Birmingham is now taking the extraordinary step of mapping out places in our city where people can keep warm and safe this winter, because they can’t afford to switch on the heating at home. We’re looking at whether we can open up council buildings, and working with community, voluntary and faith groups to find places where people can be welcomed, find warmth and access help and support. These “warm banks” would be unprecedented. I don’t think councils such as mine ever expected to find themselves having serious conversations about implementing such desperate measures. Yet government inactivity may make them a necessity.

While my constituents are desperately worrying about whether they can afford to turn the heating on this winter, ministers have gone Awol. They could be taking action to freeze prices. They could be taxing the excessive profits of the giant energy companies. They could strengthen the feeble regulation of the energy sector. But the government’s wilful refusal to do anything in the face of impending disaster for so many people across our country is the most shameful of betrayals.

Last week, those fears became reality, as Ofgem announced a staggering 80% increase in the energy price cap. For people in my city, this is simply devastating. Six of Birmingham’s 10 parliamentary constituencies are among those with the highest levels of fuel poverty in the country. The city has been marked by grim legacy of a decade of austerity and savage cuts to social security, and many people in our city already struggle to make ends meet. An 80% increase in energy bills will plunge even more Brummie households into absolute poverty. Bluntly, it means that people will die this winter.

It’s left to local councils like mine to try to act when government won’t. It’s not easy, given that our own budgets have shrunk massively thanks to a decade of Whitehall-imposed cuts. But, unlike ministers, we will not stand idly by while our communities face the prospect of freezing this winter.
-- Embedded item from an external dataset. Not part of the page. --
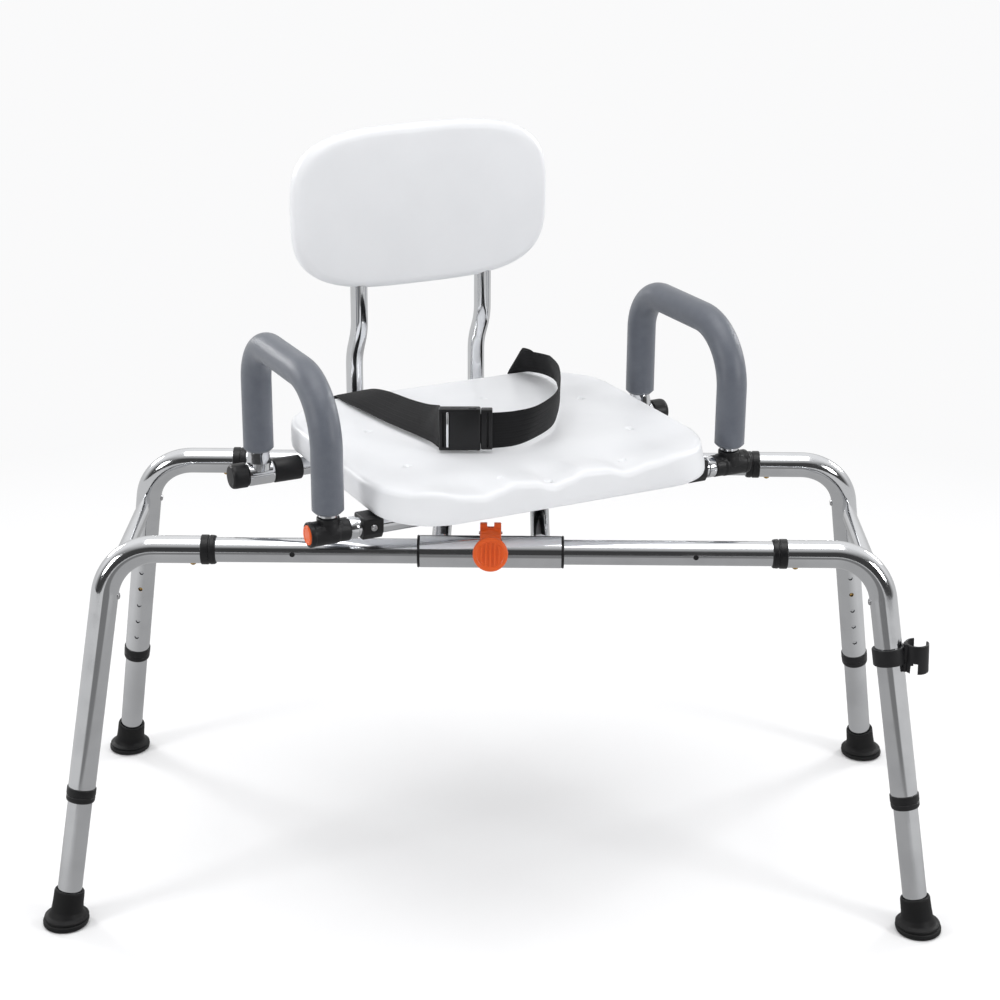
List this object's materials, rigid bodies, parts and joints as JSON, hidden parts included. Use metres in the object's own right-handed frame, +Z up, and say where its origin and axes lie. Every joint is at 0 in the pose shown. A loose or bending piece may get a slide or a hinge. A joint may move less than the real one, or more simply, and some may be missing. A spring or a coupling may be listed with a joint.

We’ve already boosted the inadequate household support fund doled out by government earlier in the year, adding a further £1.3m so we can provide hardship grants and get food and other essentials to vulnerable families, children on free school meals and pensioners. That money is again running out fast. Last year, our winter holiday clubs kept 15,000 children fed over the school holidays – and we expect to be supporting even more this year.

Our council is doing all it can to protect Birmingham’s communities from this storm, but only focused national action can end this cost of living crisis. I say to the new prime minister: unless you tackle this crisis with the same urgency and focus that we approached the pandemic, you will see people dying in their own homes this winter. The choice, Prime Minister, is yours. For all our sakes, make the right one.